Besides growing from seed, wild blueberry plants also spread by underground runners, which produce new roots and stems. These new plants are genetically identical to the original plant and generally produce berries with similar qualities. If you find that wild berries from the plants in one patch taste better than the berries from another patch, genetic differences may be one reason.

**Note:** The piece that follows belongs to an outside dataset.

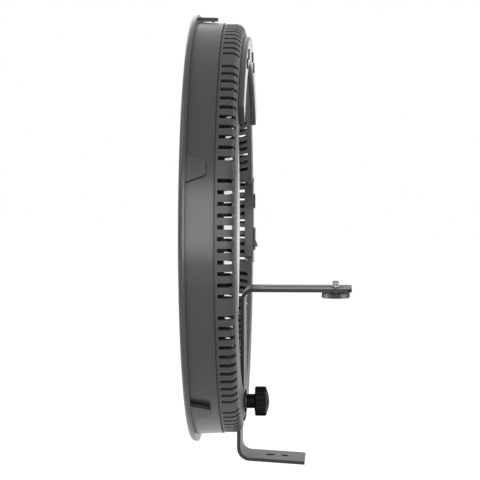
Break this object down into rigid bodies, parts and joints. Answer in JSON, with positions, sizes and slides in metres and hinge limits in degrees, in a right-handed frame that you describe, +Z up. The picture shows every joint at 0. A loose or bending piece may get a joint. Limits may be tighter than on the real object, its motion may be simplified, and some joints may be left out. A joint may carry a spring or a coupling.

Much has been said in recent years about blueberries as a health food. They contain vitamins C, E, and a precursor to vitamin A. They’re touted for containing powerful anti-oxidants that can help prevent heart disease, stroke, and age-related mental decline. They contain resveratrol, a substance also found in red grape skins and red wine, which may help in cancer prevention. Blueberries also contain other substances that may help night vision and combat varicose veins and hemorrhoids. A substance that gives the berries their blue color may help to lower blood sugar levels. The berries may help prevent urinary tract infections and have been approved in Germany to treat diarrhea.
Native Americans made tea from blueberry leaves to treat colic, labor pains, and to aid recovery after miscarriage. They also breathed in the fumes from burning the dried flowers to treat madness.
Mashed blueberries have also been used as a purple dye, although it is not color-fast.
Are you thinking of removing an invasive burning bush, also known as winged euonymus (Euonymus alatus), from your yard? If so, consider replacing it with a blueberry bush, which is recommended as a native plant alternative to burning bush. Not only do blueberry plants have lovely spring blossoms, tasty and nutritious fruit that attracts songbirds and other wildlife, but the leaves also turn red – either fiery red or mellow burgundy – in the fall. In winter their twigs are two-toned, with red on top and green underneath. And blueberry plants are well suited to the acidic soil of eastern Massachusetts.
When you see blueberry blossoms or berries in the woods, in your yard, or in your imagination when you’re far from home, think of this native plant’s many relationships in the natural world, and enjoy being a New Englander.